Material supplied:
────────────────

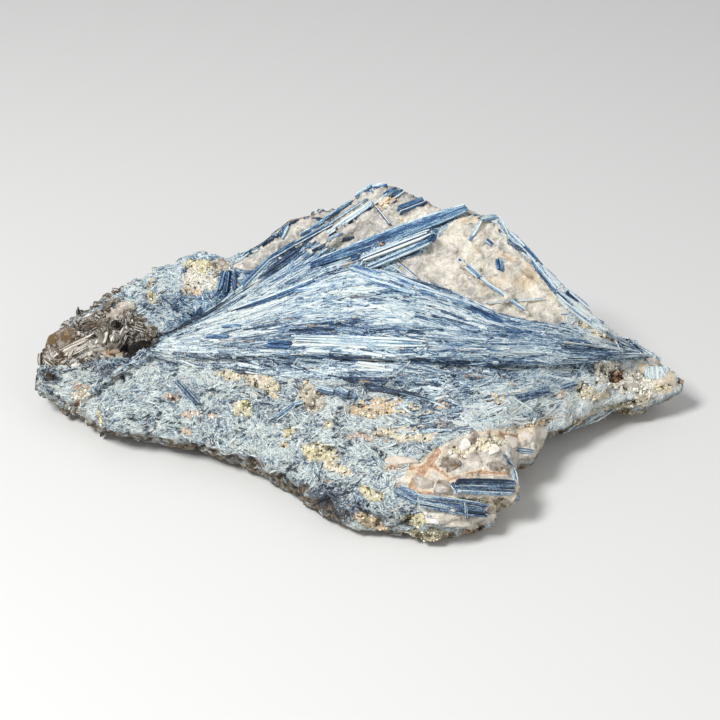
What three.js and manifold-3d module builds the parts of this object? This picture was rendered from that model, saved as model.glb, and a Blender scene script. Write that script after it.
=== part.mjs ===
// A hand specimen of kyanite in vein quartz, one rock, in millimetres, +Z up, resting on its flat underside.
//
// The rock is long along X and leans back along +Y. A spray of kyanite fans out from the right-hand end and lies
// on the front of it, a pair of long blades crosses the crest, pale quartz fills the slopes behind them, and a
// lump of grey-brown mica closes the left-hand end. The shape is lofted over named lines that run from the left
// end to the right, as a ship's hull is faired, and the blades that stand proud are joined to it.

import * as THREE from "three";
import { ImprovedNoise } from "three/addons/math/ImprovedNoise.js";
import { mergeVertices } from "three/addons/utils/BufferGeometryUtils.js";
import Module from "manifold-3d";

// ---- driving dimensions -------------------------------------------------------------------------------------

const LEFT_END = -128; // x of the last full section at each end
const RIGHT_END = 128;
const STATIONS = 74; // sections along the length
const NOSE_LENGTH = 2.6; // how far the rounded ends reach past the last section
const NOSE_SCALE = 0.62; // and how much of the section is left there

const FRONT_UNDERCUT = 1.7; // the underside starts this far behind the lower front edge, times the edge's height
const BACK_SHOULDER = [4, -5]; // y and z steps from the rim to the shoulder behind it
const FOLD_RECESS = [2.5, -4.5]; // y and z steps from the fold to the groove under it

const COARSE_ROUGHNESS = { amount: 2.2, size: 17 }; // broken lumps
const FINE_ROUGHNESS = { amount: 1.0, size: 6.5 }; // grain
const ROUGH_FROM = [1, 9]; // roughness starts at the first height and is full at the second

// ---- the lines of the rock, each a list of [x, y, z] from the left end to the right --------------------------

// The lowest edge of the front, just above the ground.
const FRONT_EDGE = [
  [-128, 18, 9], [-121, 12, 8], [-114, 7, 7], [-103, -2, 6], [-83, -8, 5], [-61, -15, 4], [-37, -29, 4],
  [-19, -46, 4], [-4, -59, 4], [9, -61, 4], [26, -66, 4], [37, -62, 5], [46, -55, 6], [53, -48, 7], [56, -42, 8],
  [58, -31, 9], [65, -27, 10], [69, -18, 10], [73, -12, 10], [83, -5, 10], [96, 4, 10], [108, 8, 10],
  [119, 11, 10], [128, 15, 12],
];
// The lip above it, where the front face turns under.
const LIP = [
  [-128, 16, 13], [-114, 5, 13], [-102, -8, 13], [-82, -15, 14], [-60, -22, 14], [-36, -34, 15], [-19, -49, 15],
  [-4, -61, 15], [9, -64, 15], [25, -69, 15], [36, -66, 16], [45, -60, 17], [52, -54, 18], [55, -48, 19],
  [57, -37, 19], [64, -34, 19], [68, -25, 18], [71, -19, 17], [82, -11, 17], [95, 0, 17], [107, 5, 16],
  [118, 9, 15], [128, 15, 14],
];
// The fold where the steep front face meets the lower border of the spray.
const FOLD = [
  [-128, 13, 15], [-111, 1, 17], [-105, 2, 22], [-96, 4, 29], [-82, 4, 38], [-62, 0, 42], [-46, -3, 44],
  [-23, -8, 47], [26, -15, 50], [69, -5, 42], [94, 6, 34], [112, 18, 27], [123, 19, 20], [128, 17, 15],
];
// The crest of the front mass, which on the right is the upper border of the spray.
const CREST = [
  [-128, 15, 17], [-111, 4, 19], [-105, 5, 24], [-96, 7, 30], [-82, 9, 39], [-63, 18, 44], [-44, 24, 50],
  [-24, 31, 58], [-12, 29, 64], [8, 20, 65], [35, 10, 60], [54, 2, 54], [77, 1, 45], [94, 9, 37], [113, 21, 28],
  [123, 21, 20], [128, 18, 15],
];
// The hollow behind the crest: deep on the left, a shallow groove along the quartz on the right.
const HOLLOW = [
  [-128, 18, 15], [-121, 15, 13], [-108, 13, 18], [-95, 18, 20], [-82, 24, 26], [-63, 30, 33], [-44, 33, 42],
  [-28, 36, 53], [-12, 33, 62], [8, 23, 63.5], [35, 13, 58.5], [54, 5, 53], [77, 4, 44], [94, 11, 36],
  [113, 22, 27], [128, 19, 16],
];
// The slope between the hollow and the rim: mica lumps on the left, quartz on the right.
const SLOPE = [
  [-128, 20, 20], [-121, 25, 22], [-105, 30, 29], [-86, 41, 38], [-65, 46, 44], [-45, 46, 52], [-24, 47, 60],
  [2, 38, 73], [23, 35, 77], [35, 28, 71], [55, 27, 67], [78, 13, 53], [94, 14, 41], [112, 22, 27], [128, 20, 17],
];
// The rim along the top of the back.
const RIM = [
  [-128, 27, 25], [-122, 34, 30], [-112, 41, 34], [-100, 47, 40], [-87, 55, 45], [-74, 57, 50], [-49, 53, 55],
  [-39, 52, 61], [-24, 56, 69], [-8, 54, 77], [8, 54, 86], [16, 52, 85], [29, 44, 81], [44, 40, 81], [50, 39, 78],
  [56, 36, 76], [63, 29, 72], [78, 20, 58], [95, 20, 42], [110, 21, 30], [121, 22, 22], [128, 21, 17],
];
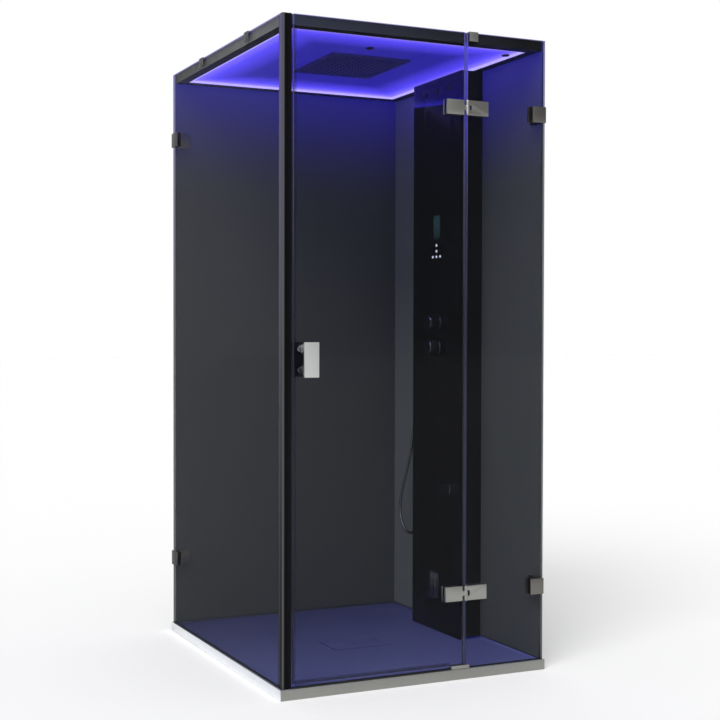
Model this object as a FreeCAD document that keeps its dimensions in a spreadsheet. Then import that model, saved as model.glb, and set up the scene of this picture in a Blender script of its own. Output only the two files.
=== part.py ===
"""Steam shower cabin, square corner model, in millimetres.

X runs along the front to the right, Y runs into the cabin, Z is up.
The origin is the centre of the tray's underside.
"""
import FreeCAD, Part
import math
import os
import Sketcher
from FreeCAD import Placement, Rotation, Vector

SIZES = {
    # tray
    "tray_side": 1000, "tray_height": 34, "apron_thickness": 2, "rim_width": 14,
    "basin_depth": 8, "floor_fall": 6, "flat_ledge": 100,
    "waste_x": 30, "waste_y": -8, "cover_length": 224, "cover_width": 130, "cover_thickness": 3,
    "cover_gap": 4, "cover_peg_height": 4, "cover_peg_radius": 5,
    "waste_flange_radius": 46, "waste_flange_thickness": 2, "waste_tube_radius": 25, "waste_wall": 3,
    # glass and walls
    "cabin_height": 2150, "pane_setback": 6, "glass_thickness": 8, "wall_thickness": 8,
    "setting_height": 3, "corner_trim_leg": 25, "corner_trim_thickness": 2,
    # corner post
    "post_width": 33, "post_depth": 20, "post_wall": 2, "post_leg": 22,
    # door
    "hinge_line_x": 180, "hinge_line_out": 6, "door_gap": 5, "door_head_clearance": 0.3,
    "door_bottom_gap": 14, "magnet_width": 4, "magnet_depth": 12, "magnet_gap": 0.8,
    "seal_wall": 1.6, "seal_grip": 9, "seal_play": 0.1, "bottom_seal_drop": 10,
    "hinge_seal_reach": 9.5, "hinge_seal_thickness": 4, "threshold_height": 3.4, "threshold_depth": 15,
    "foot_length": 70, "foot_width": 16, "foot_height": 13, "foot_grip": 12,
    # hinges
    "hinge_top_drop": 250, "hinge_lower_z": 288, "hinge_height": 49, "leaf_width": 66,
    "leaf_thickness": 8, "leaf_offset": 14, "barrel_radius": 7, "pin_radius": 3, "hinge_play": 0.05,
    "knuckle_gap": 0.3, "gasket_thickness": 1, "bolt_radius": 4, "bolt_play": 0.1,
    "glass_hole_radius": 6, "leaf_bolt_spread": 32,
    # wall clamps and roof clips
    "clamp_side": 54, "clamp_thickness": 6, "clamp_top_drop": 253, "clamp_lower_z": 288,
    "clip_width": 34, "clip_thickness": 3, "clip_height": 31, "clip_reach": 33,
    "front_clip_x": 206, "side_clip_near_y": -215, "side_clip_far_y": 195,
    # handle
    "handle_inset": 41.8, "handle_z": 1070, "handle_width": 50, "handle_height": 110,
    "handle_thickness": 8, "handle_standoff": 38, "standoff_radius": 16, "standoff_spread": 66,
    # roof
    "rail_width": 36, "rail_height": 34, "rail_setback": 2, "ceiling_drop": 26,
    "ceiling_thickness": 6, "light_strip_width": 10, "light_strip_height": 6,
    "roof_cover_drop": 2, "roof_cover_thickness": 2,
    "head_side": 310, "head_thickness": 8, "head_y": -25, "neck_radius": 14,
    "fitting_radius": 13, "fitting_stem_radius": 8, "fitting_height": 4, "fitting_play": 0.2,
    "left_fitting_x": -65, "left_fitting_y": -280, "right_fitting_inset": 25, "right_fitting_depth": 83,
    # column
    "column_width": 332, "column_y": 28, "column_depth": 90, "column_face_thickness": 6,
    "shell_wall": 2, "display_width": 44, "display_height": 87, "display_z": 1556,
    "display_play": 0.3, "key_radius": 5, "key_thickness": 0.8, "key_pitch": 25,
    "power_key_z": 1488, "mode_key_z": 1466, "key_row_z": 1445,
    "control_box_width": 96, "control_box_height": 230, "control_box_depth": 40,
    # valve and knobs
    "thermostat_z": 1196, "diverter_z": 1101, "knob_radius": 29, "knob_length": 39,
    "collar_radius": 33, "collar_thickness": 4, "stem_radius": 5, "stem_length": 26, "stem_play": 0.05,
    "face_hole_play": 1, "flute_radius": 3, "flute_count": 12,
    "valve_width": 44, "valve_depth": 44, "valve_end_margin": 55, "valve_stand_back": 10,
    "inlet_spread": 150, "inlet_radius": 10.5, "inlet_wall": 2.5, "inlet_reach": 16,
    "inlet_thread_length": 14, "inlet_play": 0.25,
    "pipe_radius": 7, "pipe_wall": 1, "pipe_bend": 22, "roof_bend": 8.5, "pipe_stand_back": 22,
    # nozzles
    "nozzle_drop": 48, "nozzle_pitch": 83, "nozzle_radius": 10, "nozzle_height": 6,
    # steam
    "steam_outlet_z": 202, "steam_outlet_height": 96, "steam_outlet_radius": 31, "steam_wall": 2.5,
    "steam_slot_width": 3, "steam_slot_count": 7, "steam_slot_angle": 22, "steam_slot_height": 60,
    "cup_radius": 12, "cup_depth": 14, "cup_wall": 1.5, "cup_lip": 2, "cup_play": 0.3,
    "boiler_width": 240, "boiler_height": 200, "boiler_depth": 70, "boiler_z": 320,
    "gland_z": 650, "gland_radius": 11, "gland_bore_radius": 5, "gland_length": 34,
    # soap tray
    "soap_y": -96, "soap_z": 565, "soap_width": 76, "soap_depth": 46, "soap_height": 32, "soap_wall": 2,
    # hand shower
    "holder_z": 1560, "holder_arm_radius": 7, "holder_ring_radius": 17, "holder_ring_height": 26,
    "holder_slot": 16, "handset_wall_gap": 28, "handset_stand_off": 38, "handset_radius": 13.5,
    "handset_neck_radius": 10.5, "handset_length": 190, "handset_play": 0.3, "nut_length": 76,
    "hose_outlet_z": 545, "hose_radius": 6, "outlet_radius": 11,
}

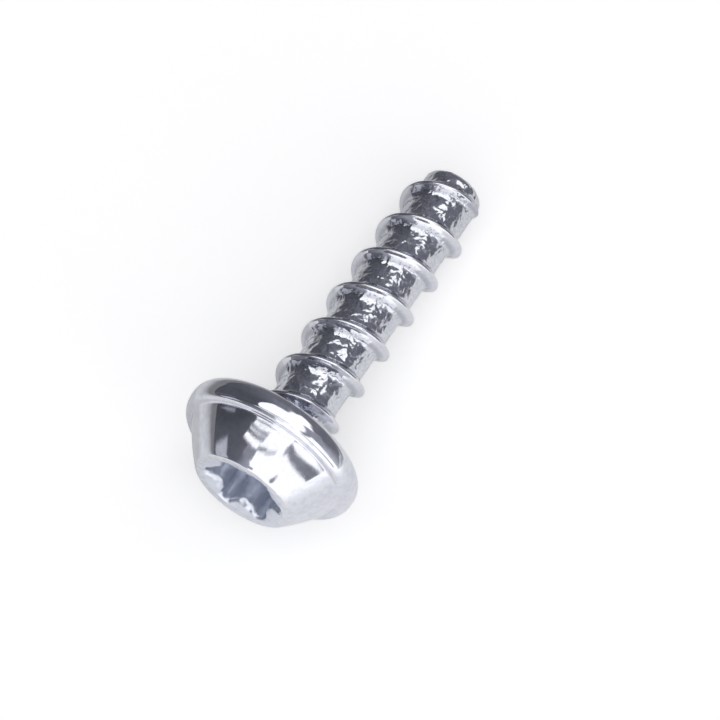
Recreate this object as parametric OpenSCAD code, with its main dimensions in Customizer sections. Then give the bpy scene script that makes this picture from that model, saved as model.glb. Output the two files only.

────────────────

What you need to do: Write out word for word only the lines from the start of the entries down to the line with "---- driving dimensions", please, including both ends.

Correct output:
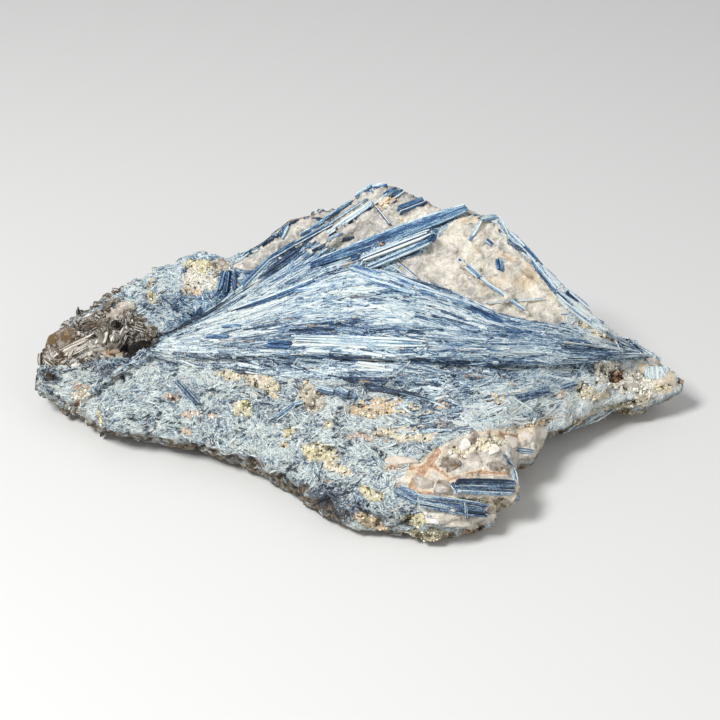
What three.js and manifold-3d module builds the parts of this object? This picture was rendered from that model, saved as model.glb, and a Blender scene script. Write that script after it.
=== part.mjs ===
// A hand specimen of kyanite in vein quartz, one rock, in millimetres, +Z up, resting on its flat underside.
//
// The rock is long along X and leans back along +Y. A spray of kyanite fans out from the right-hand end and lies
// on the front of it, a pair of long blades crosses the crest, pale quartz fills the slopes behind them, and a
// lump of grey-brown mica closes the left-hand end. The shape is lofted over named lines that run from the left
// end to the right, as a ship's hull is faired, and the blades that stand proud are joined to it.

import * as THREE from "three";
import { ImprovedNoise } from "three/addons/math/ImprovedNoise.js";
import { mergeVertices } from "three/addons/utils/BufferGeometryUtils.js";
import Module from "manifold-3d";

// ---- driving dimensions -------------------------------------------------------------------------------------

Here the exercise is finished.